Le théâtre-forum permet ainsi la confrontation entre les solutions techniquement possibles, celles officiellement prévues, celles réellement réalisées et celles réellement envisageables : pour la mère de famille dont le fils est condamné d’une amende de transport qui se montera à 1200F, il y a la solution inscrite dans la loi et la pratique judiciaire : il faut demander à repasser en jugement au tribunal de police et obtenir que la condamnation cesse d’être assortie de l’amende. La mère bien sùr et toutes celles présentes dans la salle le jour du spectacle se refuse à cette solution : elle ne veut pas risquer de voir cela apparaitre sur le casier judiciaire. Elle ne sait pas, et c’est un commissaire qui intervient pour le clarifier à tous, que la première condamnation à l’amende est déjà portée sur la casier judiciaire qui comporte plusieurs cadres de délits d’ordre différents.
Le jour du spectacle, les habitants ne sont pas seuls à monter en scène, une commissaire, deux gendarmes, un maire, des travailleurs sociaux portent tour à tour confrontent les pistes qu’ils proposent ou qu’ils ont déjà testées dans la réalité. une représentation collective de la problématique se construit au fil de leurs interventions, des pistes émergent…
Il devient alors clair que les représentations sociale de la justice doivent se reconstruire collectivement en confrontant réalité des représentations et représentations des réalités.

REALISATION :

L’enquête :

Elle s’est réalisée essentiellement avec Joëlle BORDET, psycho-sociologue du CSTB mandatée par la DIV comme consultante sur cette opération.
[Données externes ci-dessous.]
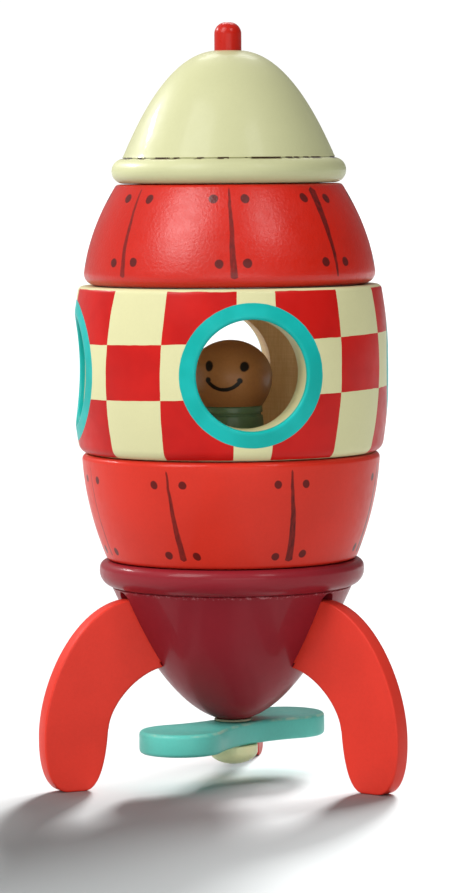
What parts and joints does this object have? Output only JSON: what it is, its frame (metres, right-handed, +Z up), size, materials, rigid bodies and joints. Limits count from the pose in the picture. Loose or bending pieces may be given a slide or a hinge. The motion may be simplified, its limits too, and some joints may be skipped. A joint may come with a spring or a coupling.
{
  "type": "stacking space rocket toy",
  "caption": "Stacking wooden space rocket: turned sections held by magnets, a window drum with portholes and a doll inside, curved board fins and a propeller that turns.",
  "frame": {"origin": "on the stack's centre line, at the level of the floor that the fins stand on", "axes": "+Z up along the centre line, towards the nose; -Y out of the front porthole"},
  "size_m": [0.1322, 0.1322, 0.2808],
  "materials": {
    "crimson_paint": "satin dark crimson paint on turned wood",
    "fin_paint": "satin orange-red paint on board",
    "lower_red_paint": "satin orange-red paint, dark painted seams and rivet dots",
    "upper_red_paint": "satin red paint, dark painted seams and rivet dots",
    "window_paint": "satin cream paint with red checks and turquoise porthole rings",
    "cream_paint": "satin cream paint",
    "tip_paint": "gloss red paint",
    "teal_paint": "satin turquoise paint",
    "axle_peg_paint": "satin cream paint",
    "doll_head_stain": "satin brown stain with painted eyes and smile",
    "doll_body_paint": "satin dark green paint",
    "bare_wood": "bare planed wood",
    "washer_plastic": "pale matte plastic",
    "steel": "zinc-plated steel",
    "magnet": "dark grey sintered magnet"
  },
  "bodies": {
    "tail": {"tail_cone": "crimson_paint", "tail_rim": "crimson_paint", "fin_left": "fin_paint", "fin_right": "fin_paint", "fin_rear": "fin_paint", "axle_peg": "axle_peg_paint", "propeller_washer": "washer_plastic"},
    "propeller": {"propeller": "teal_paint"},
    "tail_disc": {"tail_disc": "steel"},
    "lower_section": {"lower_hull": "lower_red_paint", "lower_magnet": "magnet"},
    "lower_keeper": {"lower_keeper_ring": "steel"},
    "astronaut_peg": {"astronaut_peg": "bare_wood"},
    "astronaut": {"astronaut_body": "doll_body_paint", "astronaut_head": "doll_head_stain"},
    "window_section": {"window_drum": "window_paint", "drum_lower_magnets": "magnet", "drum_upper_magnets": "magnet"},
    "upper_keeper": {"upper_keeper_ring": "steel"},
    "upper_section": {"upper_hull": "upper_red_paint"},
    "upper_disc": {"upper_disc": "steel"},
    "nose_section": {"nose_rim": "cream_paint", "nose_dome": "cream_paint", "nose_tip": "tip_paint", "nose_magnet": "magnet"}
  },
  "joints": [
    {"name": "propeller_spin", "type": "hinge", "parent": "tail", "child": "propeller", "pos_m": [0, 0, 0.019], "axis": [0, 0, 1], "continuous": true},
    {"name": "lower_turn", "type": "hinge", "parent": "tail", "child": "tail_disc", "pos_m": [0, 0, 0.0828], "axis": [0, 0, 1], "continuous": true},
    {"name": "lower_lift", "type": "slide", "parent": "tail_disc", "child": "lower_section", "axis": [0, 0, 1], "range_m": [0, 0.06]},
    {"name": "window_turn", "type": "hinge", "parent": "lower_section", "child": "lower_keeper", "pos_m": [0, 0, 0.1224], "axis": [0, 0, 1], "continuous": true},
    {"name": "window_lift", "type": "slide", "parent": "lower_keeper", "child": "window_section", "axis": [0, 0, 1], "range_m": [0, 0.06]},
    {"name": "upper_lift", "type": "slide", "parent": "window_section", "child": "upper_keeper", "axis": [0, 0, 1], "range_m": [0, 0.06]},
    {"name": "upper_turn", "type": "hinge", "parent": "upper_keeper", "child": "upper_section", "pos_m": [0, 0, 0.1844], "axis": [0, 0, 1], "continuous": true},
    {"name": "nose_turn", "type": "hinge", "parent": "upper_section", "child": "upper_disc", "pos_m": [0, 0, 0.2216], "axis": [0, 0, 1], "continuous": true},
    {"name": "nose_lift", "type": "slide", "parent": "upper_disc", "child": "nose_section", "axis": [0, 0, 1], "range_m": [0, 0.06]},
    {"name": "astronaut_turn", "type": "hinge", "parent": "lower_section", "child": "astronaut_peg", "pos_m": [0, 0, 0.1224], "axis": [0, 0, 1], "continuous": true},
    {"name": "astronaut_lift", "type": "slide", "parent": "astronaut_peg", "child": "astronaut", "axis": [0, 0, 1], "range_m": [0, 0.018]}
  ]
}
Nous avons suivi les réunions d’habitants, de profesionnels et d’élus qu’elle a mené sur Montreuil.

A partir de là, notre collaboration s’est enracinée très fortement : nous avons élaboré ensemble le contenu même du spectacle (choix des thématiques concrètes, choix des séquences théâtrales susceptibles de porter les thématiques). Par ailleurs, Joëlle BORDET est venue deux fois travailler avec nous au cours de nos répétitions, ce qui a permis un travail de réajustement.

A partir de ce que nous avions entendu dans ces réunions, nous avons commencé l’élaboration de parties du spectacle avec l’équipe des comédiens de N.A.J.E. L’entrecroisement de ces paroles et des récits que nous avons récolté sur d’autres sites sur lesquels nous menons un travail de long terme a produit une première ébauche conduisant à un spectacle de 3 heures.
Le temps imparti pour notre intervention à Montpellier nous a amené d’une part à faire des choix pour ne retenir que les préoccupations les plus fortes des habitants comme des commanditaires, d’autre part à un montage du spectacle sous forme de séquences très rapides, les nuances se trouvant dans l’entrecroisement de séquences contradictoires.
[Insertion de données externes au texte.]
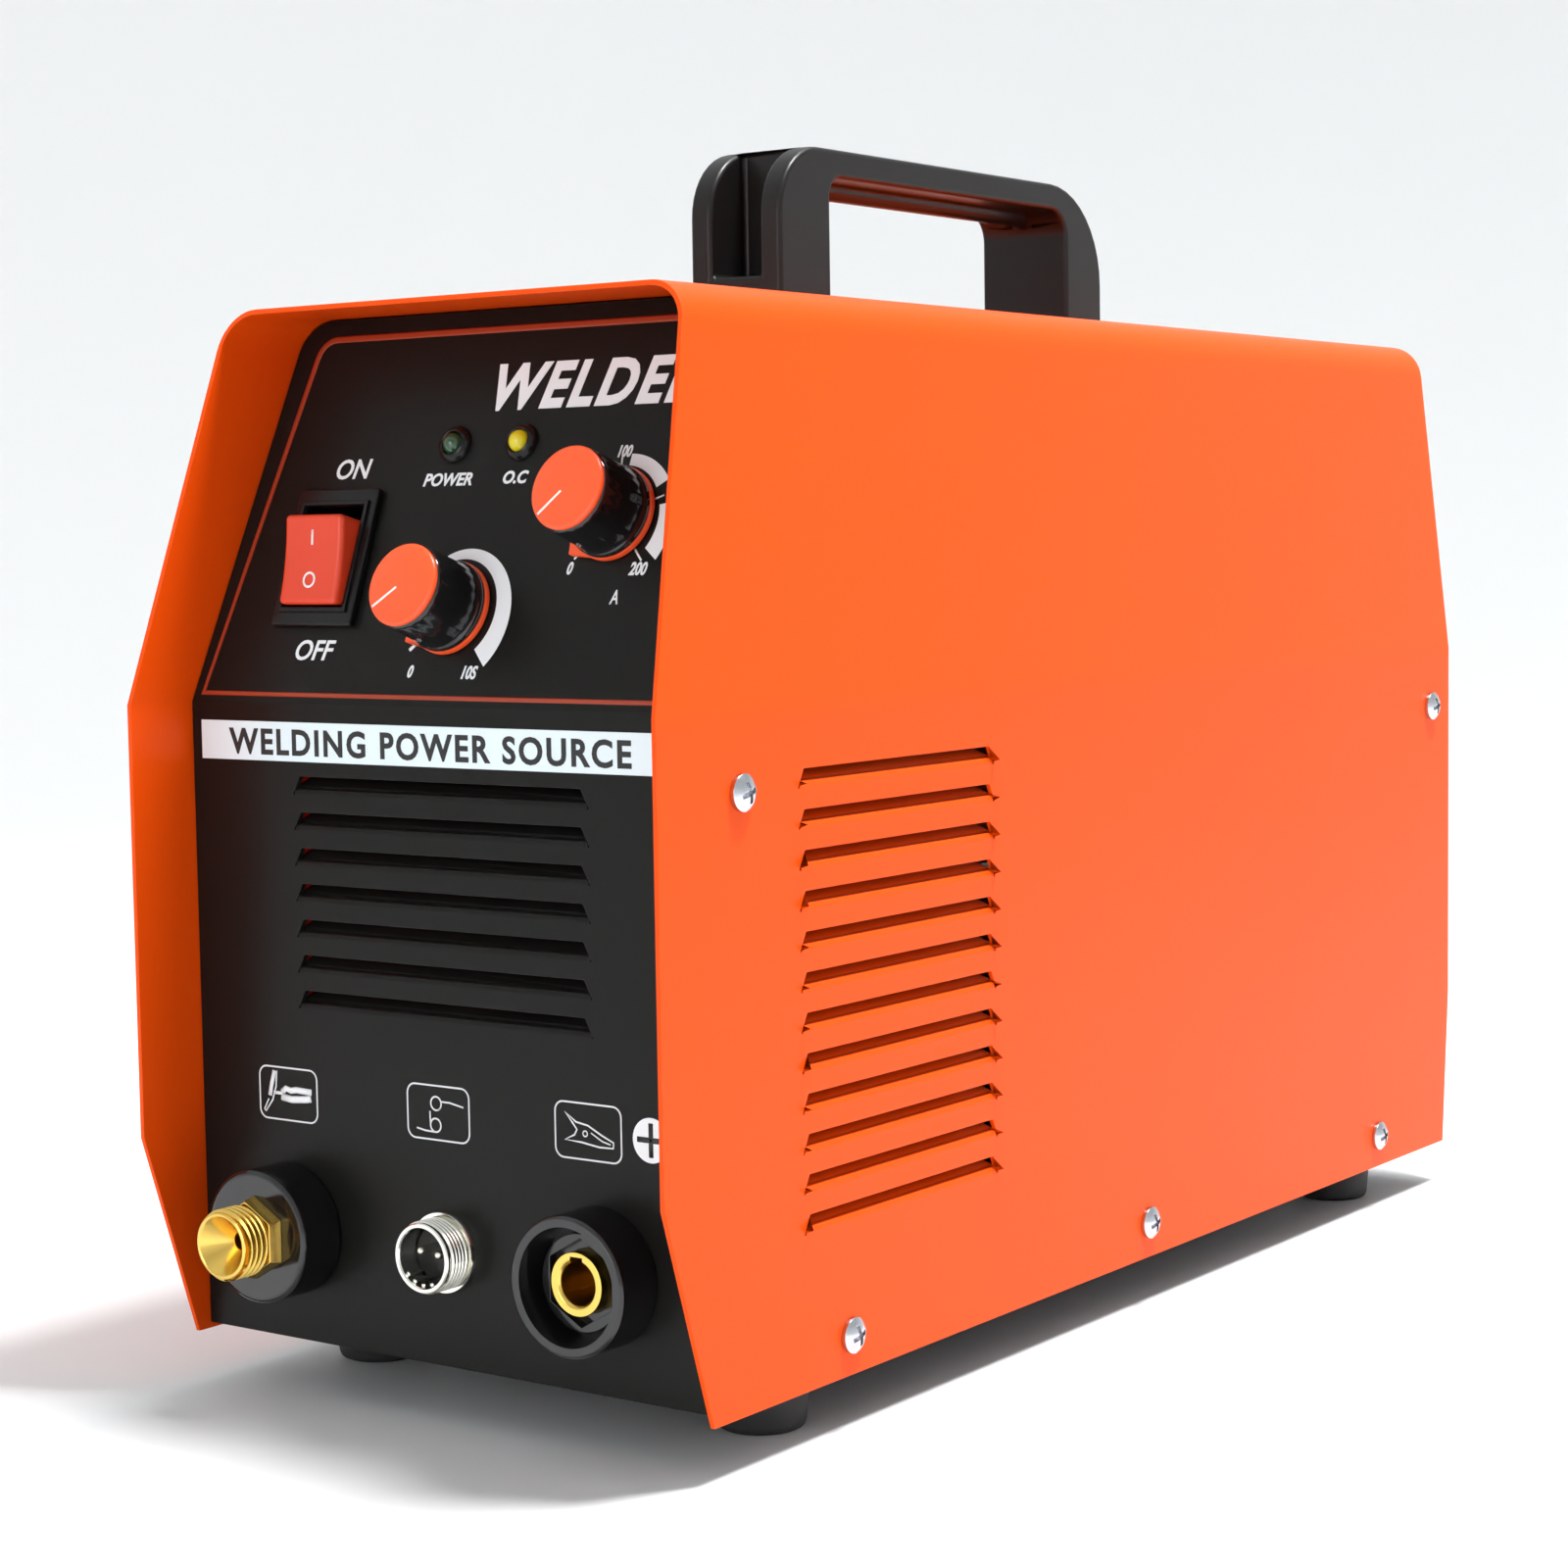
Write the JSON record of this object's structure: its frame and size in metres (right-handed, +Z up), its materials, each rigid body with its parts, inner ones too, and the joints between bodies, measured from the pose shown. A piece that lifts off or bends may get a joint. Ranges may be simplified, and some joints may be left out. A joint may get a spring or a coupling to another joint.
{
  "type": "tig welding machine",
  "caption": "Portable inverter TIG welding machine: orange folded cover, recessed black control face, louvres, D handle, gas nozzle, control and power sockets.",
  "frame": {"origin": "middle of the machine's plan outline, on the floor that the feet stand on", "axes": "+Z up, +Y from the control face to the back, +X to the right when facing the controls"},
  "size_m": [0.1552, 0.4052, 0.2868],
  "materials": {
    "orange_cover": "satin powder coat",
    "black_sheet": "satin powder coat",
    "zinc_sheet": "galvanised",
    "black_handle": "satin moulded",
    "zinc_screws": "zinc plated",
    "rubber_feet": "matt moulded",
    "black_plastic": "satin moulded",
    "black_gloss": "gloss moulded",
    "red_rocker": "satin moulded",
    "orange_cap": "satin moulded",
    "green_lens": "clear tinted",
    "yellow_lens": "diffused",
    "brass": "turned",
    "nickel": "bright plated",
    "bright_steel": "turned",
    "circuit_board": "solder mask",
    "aluminium": "extruded",
    "chip_black": "moulded",
    "capacitor_sleeve": "shrink sleeve",
    "ferrite": "sintered",
    "copper_wire": "enamelled",
    "hose_rubber": "matt",
    "coil_tape": "taped"
  },
  "bodies": {
    "case": {"cover": "orange_cover", "base_tray": "black_sheet", "front_panel": "black_sheet", "rear_panel": "black_sheet", "shelf": "zinc_sheet", "handle": "black_handle", "handle_screws": "zinc_screws", "cover_screws": "zinc_screws", "feet": "rubber_feet", "foot_screws": "zinc_screws", "switch_housing": "black_plastic", "current_pot": "chip_black", "slope_pot": "chip_black", "pot_nuts": "bright_steel", "led_holders": "black_plastic", "power_led": "green_lens", "overload_led": "yellow_lens", "outlet_housing": "black_gloss", "gas_nozzle": "brass", "control_socket_shell": "nickel", "control_socket_insert": "black_plastic", "control_socket_pins": "nickel", "control_socket_nut": "nickel", "power_socket_housing": "black_gloss", "power_socket_insert": "brass", "outlet_nuts": "bright_steel", "fan_frame": "black_plastic", "fan_guard": "nickel", "fan_screws": "zinc_screws", "cable_gland": "black_plastic", "gland_nut": "black_plastic", "gas_inlet": "brass", "earth_stud": "bright_steel", "earth_nuts": "zinc_screws", "main_board": "circuit_board", "board_standoffs": "brass", "heat_sinks": "aluminium", "power_transistors": "chip_black", "capacitors": "capacitor_sleeve", "transformer_core": "ferrite", "transformer_winding": "copper_wire", "reactor": "copper_wire", "control_board": "circuit_board", "arc_starter_coil": "coil_tape", "valve_body": "brass", "valve_coil": "coil_tape", "valve_spring": "bright_steel", "gas_hoses": "hose_rubber", "positive_busbar": "copper_wire"},
    "rocker": {"switch_rocker": "red_rocker"},
    "current_dial": {"current_shaft": "bright_steel", "current_knob": "black_gloss", "current_knob_cap": "orange_cap", "current_pointer_ring": "orange_cap"},
    "slope_dial": {"slope_shaft": "bright_steel", "slope_knob": "black_gloss", "slope_knob_cap": "orange_cap", "slope_pointer_ring": "orange_cap"},
    "fan": {"fan_rotor": "black_plastic"},
    "plunger": {"valve_plunger": "bright_steel"}
  },
  "joints": [
    {"name": "rocker_tilt", "type": "hinge", "parent": "case", "child": "rocker", "pos_m": [-0.04, -0.1646, 0.1879], "axis": [-1, 0, 0], "range_deg": [0, 22]},
    {"name": "current_turn", "type": "hinge", "parent": "case", "child": "current_dial", "pos_m": [0.0398, -0.16547, 0.19788], "axis": [0, 0.9409, -0.3387], "range_deg": [0, 270]},
    {"name": "slope_turn", "type": "hinge", "parent": "case", "child": "slope_dial", "pos_m": [0, -0.17255, 0.17822], "axis": [0, 0.9409, -0.3387], "range_deg": [0, 270]},
    {"name": "fan_spin", "type": "hinge", "parent": "case", "child": "fan", "pos_m": [0, 0.1601, 0.096], "axis": [0, 1, 0], "continuous": true},
    {"name": "valve_stroke", "type": "slide", "parent": "case", "child": "plunger", "axis": [0, 0, 1], "range_m": [0, 0.0025], "stiffness_N_per_m": 400, "springref_m": -0.005, "deforming": ["valve_spring"]}
  ]
}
Au cours de l’enquête, nous avons rencontré trois jeunes habitants de Montreuil très concernés par la question de la prévention et de la sécurité. Nous les avons intégré dans notre équipe et ils ont joué avec nous le théâtre-forum de Montpellier. Leur apport nous a été précieux et d’après ce qu’ils en disent et ce qu’ont repéré nos partenaires directs, cette expérience a été forte pour eux. Notre histoire avec eux va continuer puisque nous leur avons proposé de s’intégrer à un groupe d’habitants-acteurs que nous dirigeons dans le 19ème arrondissement de Paris.

La séance du 6 mars :

Cette rencontre devait réunir les groupes d’habitants de Grenoble, Perpignan et Montreuil qui avaient suivi la démarche avec les trois consultants mandatés par la DIV. Les habitants de Grenoble n’ayant pu être mobilisés pour cette journée, nous avons travaillé avec le groupe de Perpignan et celui de Montreuil. Etaient présents également un représentant du CNV, un de la DIV, deux d’Accadie Joëlle Bordet et Jean Marc Ditchari.

Nous avons commencé par repréciser la démarche afin de clarifier les incompréhensions, puis nous avons mis en forum trois séquences théâtrales avec les participants (une première ébauche). A l’issue du forum, nous avons consulté les habitants et les professionnels présents sur ce qui devait être et ce qui ne devait pas être dans le spectacle final.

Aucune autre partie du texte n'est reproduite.